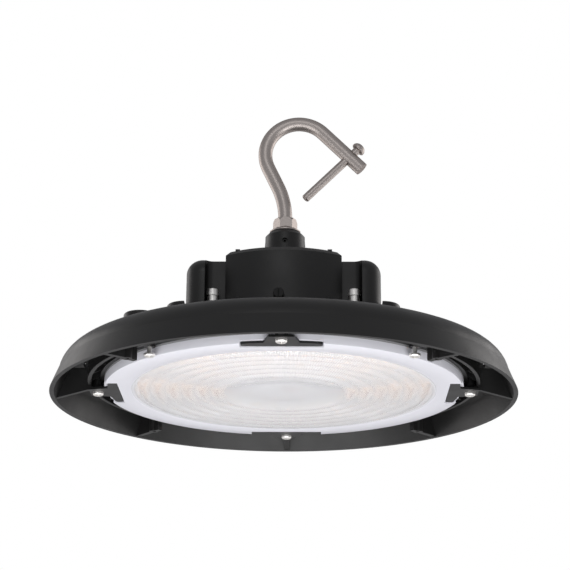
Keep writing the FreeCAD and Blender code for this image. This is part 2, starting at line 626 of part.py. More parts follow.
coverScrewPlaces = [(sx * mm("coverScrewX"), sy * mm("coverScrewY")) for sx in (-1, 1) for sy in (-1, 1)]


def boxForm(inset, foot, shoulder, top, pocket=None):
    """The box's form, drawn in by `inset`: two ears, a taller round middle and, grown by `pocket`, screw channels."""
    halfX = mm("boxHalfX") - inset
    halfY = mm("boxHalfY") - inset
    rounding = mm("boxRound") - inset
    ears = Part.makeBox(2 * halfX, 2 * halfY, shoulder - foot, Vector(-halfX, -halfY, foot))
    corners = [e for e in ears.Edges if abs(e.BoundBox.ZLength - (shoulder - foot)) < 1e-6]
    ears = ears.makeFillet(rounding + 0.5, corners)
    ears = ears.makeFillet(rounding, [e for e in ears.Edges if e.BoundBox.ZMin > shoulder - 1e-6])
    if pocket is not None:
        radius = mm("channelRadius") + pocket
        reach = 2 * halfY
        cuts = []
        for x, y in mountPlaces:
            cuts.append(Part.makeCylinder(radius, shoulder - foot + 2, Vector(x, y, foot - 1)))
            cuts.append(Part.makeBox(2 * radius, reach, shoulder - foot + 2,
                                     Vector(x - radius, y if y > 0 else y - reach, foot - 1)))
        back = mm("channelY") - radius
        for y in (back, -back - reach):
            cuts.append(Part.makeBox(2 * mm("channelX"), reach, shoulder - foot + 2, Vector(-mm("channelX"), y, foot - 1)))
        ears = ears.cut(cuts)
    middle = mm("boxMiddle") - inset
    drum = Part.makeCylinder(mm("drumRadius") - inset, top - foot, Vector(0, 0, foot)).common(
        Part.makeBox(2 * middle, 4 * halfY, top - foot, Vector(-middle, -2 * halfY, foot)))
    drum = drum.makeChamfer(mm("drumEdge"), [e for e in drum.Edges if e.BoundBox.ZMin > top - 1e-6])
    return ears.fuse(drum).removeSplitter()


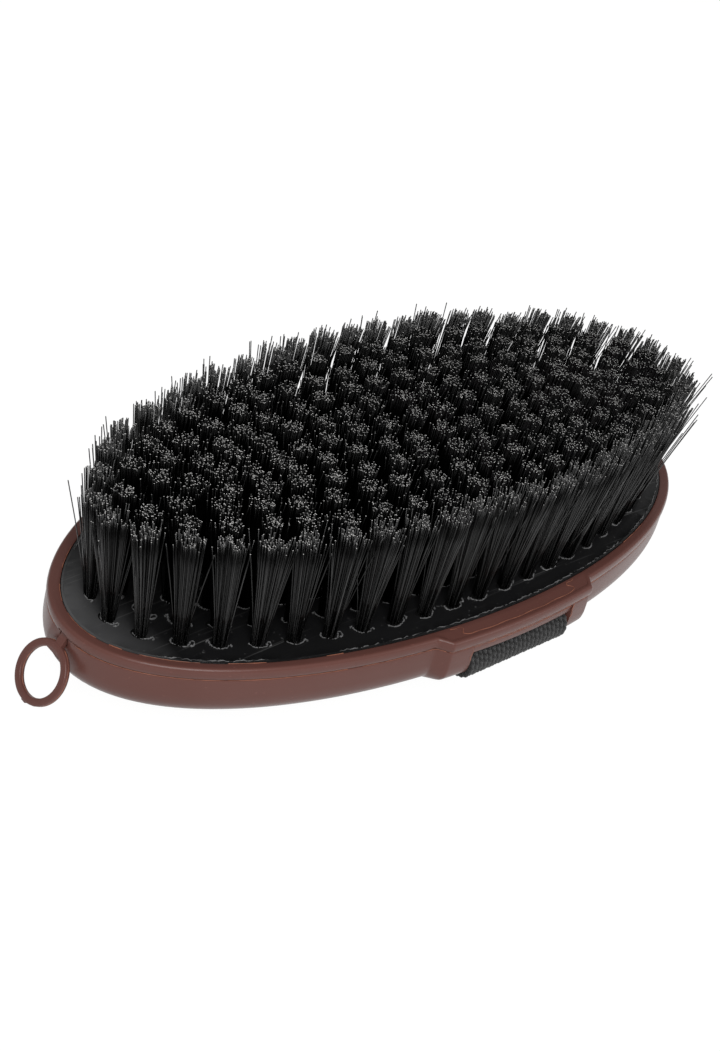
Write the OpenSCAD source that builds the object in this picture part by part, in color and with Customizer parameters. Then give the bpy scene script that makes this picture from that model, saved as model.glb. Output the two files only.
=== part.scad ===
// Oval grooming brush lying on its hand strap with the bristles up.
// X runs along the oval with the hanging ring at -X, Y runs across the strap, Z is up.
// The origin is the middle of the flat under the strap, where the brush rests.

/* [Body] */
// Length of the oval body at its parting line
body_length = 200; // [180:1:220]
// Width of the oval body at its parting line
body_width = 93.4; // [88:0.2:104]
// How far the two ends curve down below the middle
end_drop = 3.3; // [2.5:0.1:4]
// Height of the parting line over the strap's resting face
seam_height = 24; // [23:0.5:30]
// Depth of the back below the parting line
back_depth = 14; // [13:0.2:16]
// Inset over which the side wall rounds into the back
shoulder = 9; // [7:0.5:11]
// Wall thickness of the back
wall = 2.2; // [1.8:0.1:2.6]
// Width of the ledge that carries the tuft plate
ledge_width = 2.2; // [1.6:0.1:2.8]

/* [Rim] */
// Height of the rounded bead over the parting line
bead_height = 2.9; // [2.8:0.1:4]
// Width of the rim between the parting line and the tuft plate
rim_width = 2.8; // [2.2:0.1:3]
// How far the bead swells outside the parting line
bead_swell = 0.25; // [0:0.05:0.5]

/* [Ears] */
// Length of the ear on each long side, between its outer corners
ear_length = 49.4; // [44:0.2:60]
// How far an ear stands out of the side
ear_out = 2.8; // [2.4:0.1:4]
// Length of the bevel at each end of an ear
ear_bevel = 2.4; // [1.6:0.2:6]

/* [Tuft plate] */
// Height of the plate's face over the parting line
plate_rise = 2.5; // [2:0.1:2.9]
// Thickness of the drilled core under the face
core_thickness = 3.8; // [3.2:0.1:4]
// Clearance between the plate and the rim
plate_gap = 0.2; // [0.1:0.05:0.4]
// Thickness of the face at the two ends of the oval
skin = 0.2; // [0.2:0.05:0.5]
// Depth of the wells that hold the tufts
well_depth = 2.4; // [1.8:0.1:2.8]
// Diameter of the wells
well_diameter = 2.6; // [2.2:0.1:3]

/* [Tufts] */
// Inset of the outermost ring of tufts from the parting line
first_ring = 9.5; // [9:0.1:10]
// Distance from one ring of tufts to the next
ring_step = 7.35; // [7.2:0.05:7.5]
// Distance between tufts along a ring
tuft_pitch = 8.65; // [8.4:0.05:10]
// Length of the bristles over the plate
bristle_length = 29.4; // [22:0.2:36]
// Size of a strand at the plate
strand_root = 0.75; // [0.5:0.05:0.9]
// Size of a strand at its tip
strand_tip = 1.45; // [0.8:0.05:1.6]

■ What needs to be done
Above are some records; extract every one of them exactly.

■ Solution to the problem
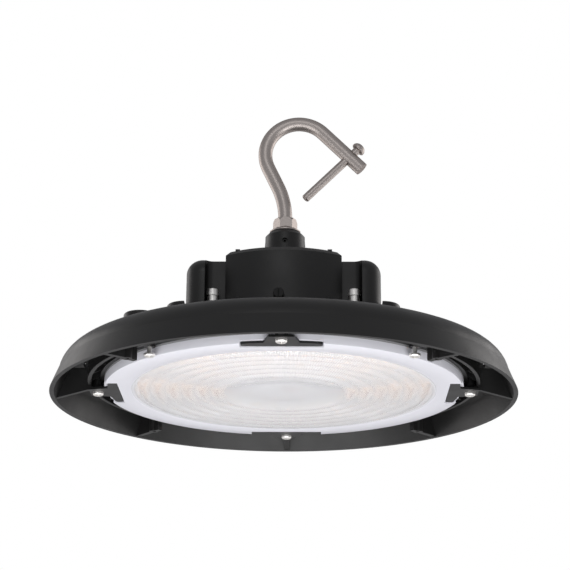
Keep writing the FreeCAD and Blender code for this image. This is part 2, starting at line 626 of part.py. More parts follow.
coverScrewPlaces = [(sx * mm("coverScrewX"), sy * mm("coverScrewY")) for sx in (-1, 1) for sy in (-1, 1)]


def boxForm(inset, foot, shoulder, top, pocket=None):
    """The box's form, drawn in by `inset`: two ears, a taller round middle and, grown by `pocket`, screw channels."""
    halfX = mm("boxHalfX") - inset
    halfY = mm("boxHalfY") - inset
    rounding = mm("boxRound") - inset
    ears = Part.makeBox(2 * halfX, 2 * halfY, shoulder - foot, Vector(-halfX, -halfY, foot))
    corners = [e for e in ears.Edges if abs(e.BoundBox.ZLength - (shoulder - foot)) < 1e-6]
    ears = ears.makeFillet(rounding + 0.5, corners)
    ears = ears.makeFillet(rounding, [e for e in ears.Edges if e.BoundBox.ZMin > shoulder - 1e-6])
    if pocket is not None:
        radius = mm("channelRadius") + pocket
        reach = 2 * halfY
        cuts = []
        for x, y in mountPlaces:
            cuts.append(Part.makeCylinder(radius, shoulder - foot + 2, Vector(x, y, foot - 1)))
            cuts.append(Part.makeBox(2 * radius, reach, shoulder - foot + 2,
                                     Vector(x - radius, y if y > 0 else y - reach, foot - 1)))
        back = mm("channelY") - radius
        for y in (back, -back - reach):
            cuts.append(Part.makeBox(2 * mm("channelX"), reach, shoulder - foot + 2, Vector(-mm("channelX"), y, foot - 1)))
        ears = ears.cut(cuts)
    middle = mm("boxMiddle") - inset
    drum = Part.makeCylinder(mm("drumRadius") - inset, top - foot, Vector(0, 0, foot)).common(
        Part.makeBox(2 * middle, 4 * halfY, top - foot, Vector(-middle, -2 * halfY, foot)))
    drum = drum.makeChamfer(mm("drumEdge"), [e for e in drum.Edges if e.BoundBox.ZMin > top - 1e-6])
    return ears.fuse(drum).removeSplitter()


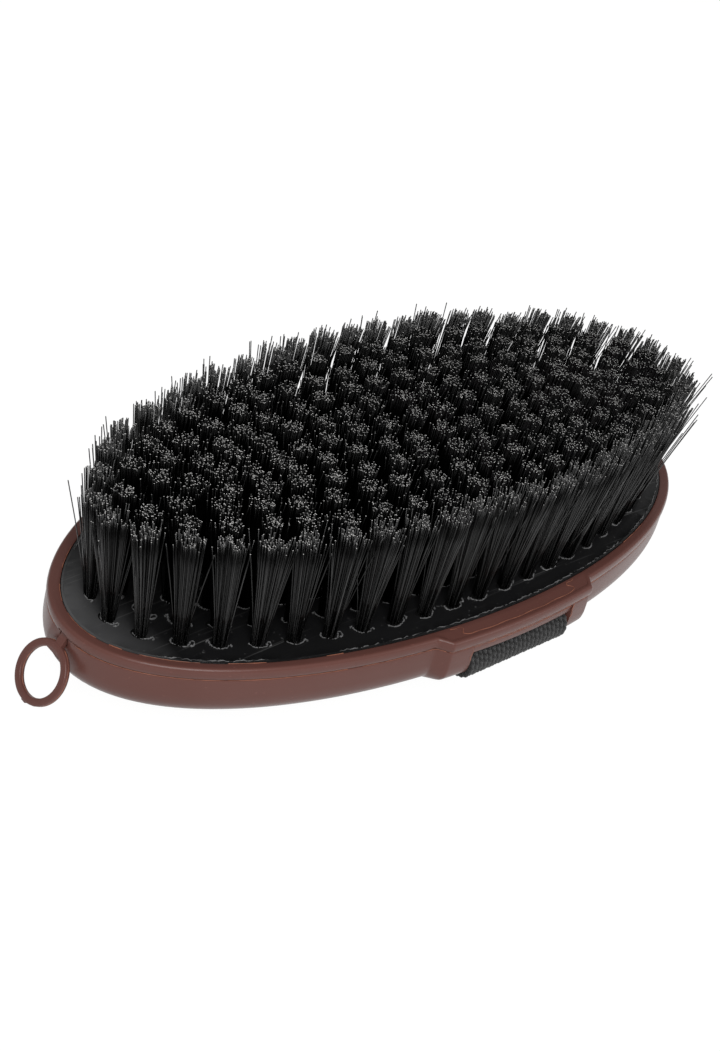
Write the OpenSCAD source that builds the object in this picture part by part, in color and with Customizer parameters. Then give the bpy scene script that makes this picture from that model, saved as model.glb. Output the two files only.
=== part.scad ===
// Oval grooming brush lying on its hand strap with the bristles up.
// X runs along the oval with the hanging ring at -X, Y runs across the strap, Z is up.
// The origin is the middle of the flat under the strap, where the brush rests.

/* [Body] */
// Length of the oval body at its parting line
body_length = 200; // [180:1:220]
// Width of the oval body at its parting line
body_width = 93.4; // [88:0.2:104]
// How far the two ends curve down below the middle
end_drop = 3.3; // [2.5:0.1:4]
// Height of the parting line over the strap's resting face
seam_height = 24; // [23:0.5:30]
// Depth of the back below the parting line
back_depth = 14; // [13:0.2:16]
// Inset over which the side wall rounds into the back
shoulder = 9; // [7:0.5:11]
// Wall thickness of the back
wall = 2.2; // [1.8:0.1:2.6]
// Width of the ledge that carries the tuft plate
ledge_width = 2.2; // [1.6:0.1:2.8]

/* [Rim] */
// Height of the rounded bead over the parting line
bead_height = 2.9; // [2.8:0.1:4]
// Width of the rim between the parting line and the tuft plate
rim_width = 2.8; // [2.2:0.1:3]
// How far the bead swells outside the parting line
bead_swell = 0.25; // [0:0.05:0.5]

/* [Ears] */
// Length of the ear on each long side, between its outer corners
ear_length = 49.4; // [44:0.2:60]
// How far an ear stands out of the side
ear_out = 2.8; // [2.4:0.1:4]
// Length of the bevel at each end of an ear
ear_bevel = 2.4; // [1.6:0.2:6]

/* [Tuft plate] */
// Height of the plate's face over the parting line
plate_rise = 2.5; // [2:0.1:2.9]
// Thickness of the drilled core under the face
core_thickness = 3.8; // [3.2:0.1:4]
// Clearance between the plate and the rim
plate_gap = 0.2; // [0.1:0.05:0.4]
// Thickness of the face at the two ends of the oval
skin = 0.2; // [0.2:0.05:0.5]
// Depth of the wells that hold the tufts
well_depth = 2.4; // [1.8:0.1:2.8]
// Diameter of the wells
well_diameter = 2.6; // [2.2:0.1:3]

/* [Tufts] */
// Inset of the outermost ring of tufts from the parting line
first_ring = 9.5; // [9:0.1:10]
// Distance from one ring of tufts to the next
ring_step = 7.35; // [7.2:0.05:7.5]
// Distance between tufts along a ring
tuft_pitch = 8.65; // [8.4:0.05:10]
// Length of the bristles over the plate
bristle_length = 29.4; // [22:0.2:36]
// Size of a strand at the plate
strand_root = 0.75; // [0.5:0.05:0.9]
// Size of a strand at its tip
strand_tip = 1.45; // [0.8:0.05:1.6]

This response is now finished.